The building, that well represents the magnificence Paolo Guinigi wanted to impress on his ruling style, was undertaken in 1412; more than hundred men worked at it everyday and yet in 1420 it wasn't completed: in this year it had to host the great feast for the celebration of the fourth wedding of the Guinigi.

But the work of art which best represents the refined atmosphere of the "signoria" is the famous monument to the second wife of Guinigi, Ilaria del Carretto, a masterpiece of the sculptor Jacopo della Quercia.

It is one of the most beautiful achievements of the 15th century in Italy.

From the beginning it was placed in the Cathedral, near the family altar, in the south transept.

The figure of the young woman, who died at the age of 26, recalls, for the quality of the relief and the intensity of the posture, other examples in France, instead in the epic series of "putti" on the basement, the artist must have had in mind the Roman sarcophagus from the "Adrian" period and other artistic manufacts of the Attic production.

"Ilaria Del Carreto"
di Jacopo Della Quercia

The remains of Ilaria were never placed here, but were engraved in the family cappella in St.
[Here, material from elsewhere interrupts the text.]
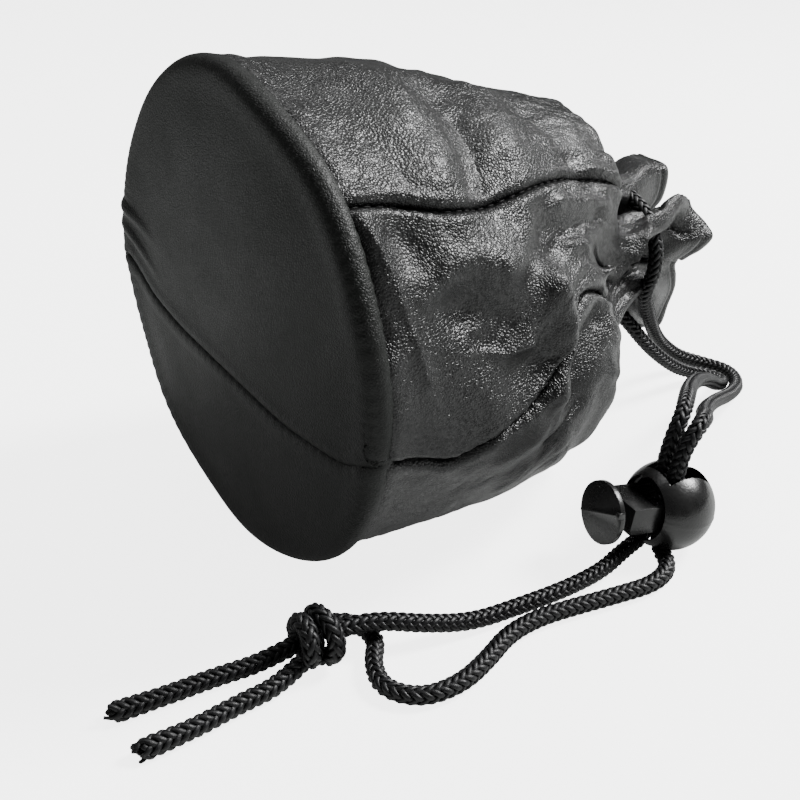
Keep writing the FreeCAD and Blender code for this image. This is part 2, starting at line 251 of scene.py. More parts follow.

Francesco. The monument was completed when Guinigi had married again.
His devotion to her memory came from his gratitude for the son she gave him, the future heir of the signoria.

Along the street that takes the name from the family there are two other interesting Guinigi palaces of the 14th century.

The first is the one crowned by the celebrated tower with the ilex trees, an obligatory stop for all visitors: it is a large house built in 1376 by the brothers Dino, Lazzaro and Jacopo Guinigi, the other one was built by the brothers Francesco, Nicolao and Michele both represent two magnificent examples of civil architecture in Tuscany in the late gothic period.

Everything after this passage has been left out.